For policymakers, investors, and developers, this study offers practical guidance. Policymakers should prioritize the implementation of ecological compensation mechanisms in ecologically sensitive areas, such as mangrove coasts [59], and establish cross-departmental coordination platforms. Investors need to focus on region-specific risks, such as the typhoon risk in Southeast Asia projects (with an average annual loss rate of 2.3%) and the environmental assessment costs in European projects (3–5% of total investment) [30]. Developers can employ a hybrid decision-making tool combining GIS-AHP-TOPSIS, and by adjusting the weight configuration (e.g., increasing the weight of community acceptance from 10% to 20%), they can significantly enhance project success rates by up to 40% [32].

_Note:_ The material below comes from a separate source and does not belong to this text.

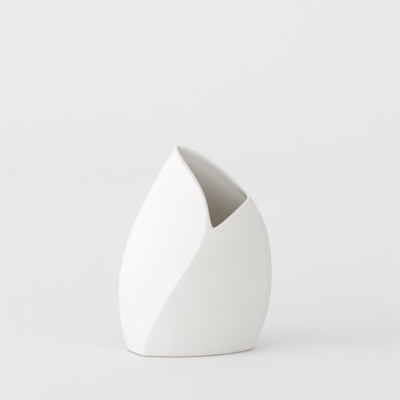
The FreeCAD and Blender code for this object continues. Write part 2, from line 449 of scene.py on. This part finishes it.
def base_shares(rim):
    """Where each column starts at the bottom: spread out evenly between the rim's corners."""
    notch, vertex, tip = 0, int(rim.points[:, 0].argmax()), int(rim.z.argmax())
    right_end = float(rim.skin.share(RIGHT_END, SPREAD_LEVEL))
    left_end = float(rim.skin.share(LEFT_END, SPREAD_LEVEL))
    start = rim.share[notch]
    turn = round(start)
    columns = np.arange(COLUMNS)
    spread = np.interp(
        columns, [notch, vertex, tip, COLUMNS], [start, right_end + turn, left_end + turn, start + 1]
    )
    even = columns / COLUMNS
    return even + smooth_ring(spread - even, SPREAD_SOFTNESS)


def quarter(first, corner, last, steps):
    """Points of a round quarter from first to last, both left out."""
    rows = []
    for s in np.linspace(0, 1, steps + 2)[1:-1]:
        a, b, c = (1 - s) ** 2, 2 * s * (1 - s) * math.sqrt(0.5), s**2
        rows.append((a * first + b * corner + c * last) / (a + b + c))
    return rows


def wall_rows(skin, base, top, top_z, rows):
    """Rows from the skin's lowest level up to a line near its rim; base and top are shares."""
    out = []
    for s in np.linspace(0, 1, rows):
        z = skin.lowest + (top_z - skin.lowest) * s
        out.append(skin.at(base + (top - base) * s**LEAN, z))
    return out


def shrunk(row, share):
    """A row drawn in level towards its middle."""
    middle = row.mean(0)
    out = middle + (row - middle) * share
    out[:, 2] = row[:, 2]
    return out


def lip_rounding(rim, across):
    """How far the lip is rounded over outside, inside and down the inner wall, for every column."""
    branch = np.searchsorted([rim.points[:, 0].argmax(), rim.z.argmax()], np.arange(COLUMNS))
    shares = smooth_ring(np.array(LIP_ROUNDING)[branch], LIP_SOFTNESS)
    return (shares * np.linalg.norm(across, axis=1, keepdims=True)).T


def settled(rows):
    """Wall rows drawn onto the model's own outer skin, fading out towards the mouth."""
    grid = np.array(rows)
    nearest = [OUTER_SKIN.find_nearest(Vector(p) * MILLIMETRE)[0] for p in grid.reshape(-1, 3)]
    off = np.array(nearest).reshape(grid.shape) / MILLIMETRE - grid
    low, high = SETTLE_TOP
    off *= np.clip((high - grid[..., 2:]) / (high - low), 0, 1)
    off = smooth_ring(off.swapaxes(0, 1), SETTLE_SOFTNESS).swapaxes(0, 1)
    padding = 6 * SETTLE_SOFTNESS
    padded = np.concatenate([-off[padding:0:-1], off, off[-1:].repeat(padding, 0)])
    off = smooth_ring(padded, SETTLE_SOFTNESS)[padding:-padding]
    return list(grid + off)


def body_rows(outer, inner, base):
    """All rows of the cast body, from the middle of its underside round over the lip to its floor."""
    recess = OUTSIDE.foot_row(base, FOOT_WIDTH, RECESS)
    rows = [shrunk(recess, s) for s in DISC_SHARES[::-1]]
    for turn in (0, 30, 60, 90):
        a = math.radians(turn)
        inset = FOOT_WIDTH + RECESS_CORNER * (1 - math.sin(a))
        rows.append(OUTSIDE.foot_row(base, inset, RECESS - RECESS_CORNER * (1 - math.cos(a))))
    for turn in (0, 22.5, 45, 67.5, 90):
        a = math.radians(turn)
        inset = FOOT_WIDTH - FOOT_EDGE * (1 - math.cos(a))
        rows.append(OUTSIDE.foot_row(base, inset, FOOT_EDGE * (1 - math.sin(a))))
    for inset in FOOT_INSETS:
        rows.append(OUTSIDE.foot_row(base, inset, 0.0))
    for turn in (0, 15, 30, 45, 60, 75):
        a = math.radians(turn)
        inset = BASE_EDGE * (1 - math.sin(a))
        rows.append(OUTSIDE.foot_row(base, inset, BASE_EDGE * (1 - math.cos(a))))

    across = inner.points - outer.points
    outside, inside, down = lip_rounding(outer, across)
    rows += settled(wall_rows(OUTSIDE, base, *outer.lowered(outside), WALL_ROWS))
    across = unit(across)
    flat_start = outer.points + across * outside[:, None]
    flat_end = inner.points - across * inside[:, None]
    rows += quarter(rows[-1], outer.points, flat_start, LIP_ROWS[0])
    rows += [flat_start, (flat_start + flat_end) / 2, flat_end]
    cavity = wall_rows(CAVITY, base, *inner.lowered(down), WALL_ROWS)
    rows += quarter(flat_end, inner.points, cavity[-1], LIP_ROWS[1])
    rows += cavity[::-1]

    for turn in (15, 30, 45, 60, 75, 90):
        a = math.radians(turn)
        inset = BASE_WALL + INNER_CORNER * (1 - math.cos(a))
        rows.append(CAVITY.foot_row(base, inset, FLOOR_HEIGHT + INNER_CORNER * (1 - math.sin(a))))
    rows += [shrunk(rows[-1], s) for s in DISC_SHARES]
    return rows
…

Compared with existing reviews, this study’s innovations are evident in two main aspects: (1) the development of a three-stage “site selection decision tree” model that can recommend the optimal site selection method based on the stage of FPV site selection; (2) the establishment of the first FPV site selection literature database, which includes standardized data from 67 studies. These innovations distinguish this study from existing reviews and fill the research gap in systematic methodology and policy responsiveness for FPV site selection.

Despite the significant contributions of this study, several limitations remain: (1) uneven geographical coverage, with 65% of the literature originating from Asia and a lack of data from Africa and South America; (2) language bias, as only English-language literature was included [30]; and (3) insufficient long-term performance data, with only 15% of the studies containing data spanning over five years. Future directions for improvement include the following: (1) expanding the scope of literature coverage, particularly including studies from non-English-speaking and developing countries; (2) establishing a multilingual literature database; and (3) conducting longer-term tracking studies. These enhancements will further elevate the scientific value and practical guidance of FPV site selection research.